▶ _EXERCISE DIRECTIONS_
Below is a block of data; give all of it again word for word.

▶ _DATA LINES_
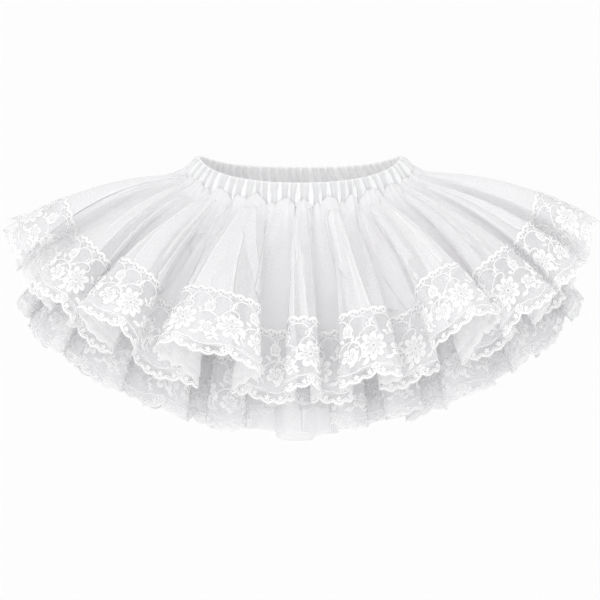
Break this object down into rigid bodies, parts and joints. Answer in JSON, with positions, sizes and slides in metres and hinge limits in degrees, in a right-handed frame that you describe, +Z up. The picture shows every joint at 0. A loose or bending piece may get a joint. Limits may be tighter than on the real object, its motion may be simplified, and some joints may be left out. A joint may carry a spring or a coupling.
{
  "type": "ballet tutu skirt",
  "caption": "Toddler's white ballet tutu skirt, filled out: gathered elastic waistband over full tulle layers, two of them hemmed with wide scalloped floral lace.",
  "frame": {"origin": "centre of the waist opening, halfway in height between its high sides and its low back", "axes": "+X to the side along the waist's long way, -Y out of the front, +Z up through the waist opening"},
  "size_m": [0.6034, 0.4302, 0.2691],
  "materials": {
    "band_cloth": "soft satin-backed woven, gathered",
    "outer_net": "sheer soft tulle",
    "outer_trim": "floral lace on a fine net ground",
    "under_net": "sheer soft tulle",
    "under_trim": "floral lace on a fine net ground",
    "inner_net": "sheer soft tulle with a folded hem"
  },
  "bodies": {
    "root": {"waistband": "band_cloth", "outer_tulle": "outer_net", "outer_lace": "outer_trim", "under_tulle": "under_net", "under_lace": "under_trim", "inner_tulle": "inner_net"}
  },
  "joints": []
}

▶ _RESPONSE_
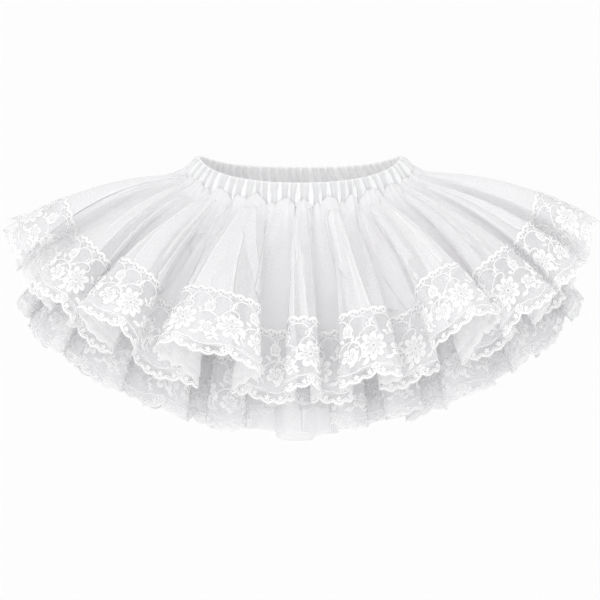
Break this object down into rigid bodies, parts and joints. Answer in JSON, with positions, sizes and slides in metres and hinge limits in degrees, in a right-handed frame that you describe, +Z up. The picture shows every joint at 0. A loose or bending piece may get a joint. Limits may be tighter than on the real object, its motion may be simplified, and some joints may be left out. A joint may carry a spring or a coupling.
{
  "type": "ballet tutu skirt",
  "caption": "Toddler's white ballet tutu skirt, filled out: gathered elastic waistband over full tulle layers, two of them hemmed with wide scalloped floral lace.",
  "frame": {"origin": "centre of the waist opening, halfway in height between its high sides and its low back", "axes": "+X to the side along the waist's long way, -Y out of the front, +Z up through the waist opening"},
  "size_m": [0.6034, 0.4302, 0.2691],
  "materials": {
    "band_cloth": "soft satin-backed woven, gathered",
    "outer_net": "sheer soft tulle",
    "outer_trim": "floral lace on a fine net ground",
    "under_net": "sheer soft tulle",
    "under_trim": "floral lace on a fine net ground",
    "inner_net": "sheer soft tulle with a folded hem"
  },
  "bodies": {
    "root": {"waistband": "band_cloth", "outer_tulle": "outer_net", "outer_lace": "outer_trim", "under_tulle": "under_net", "under_lace": "under_trim", "inner_tulle": "inner_net"}
  },
  "joints": []
}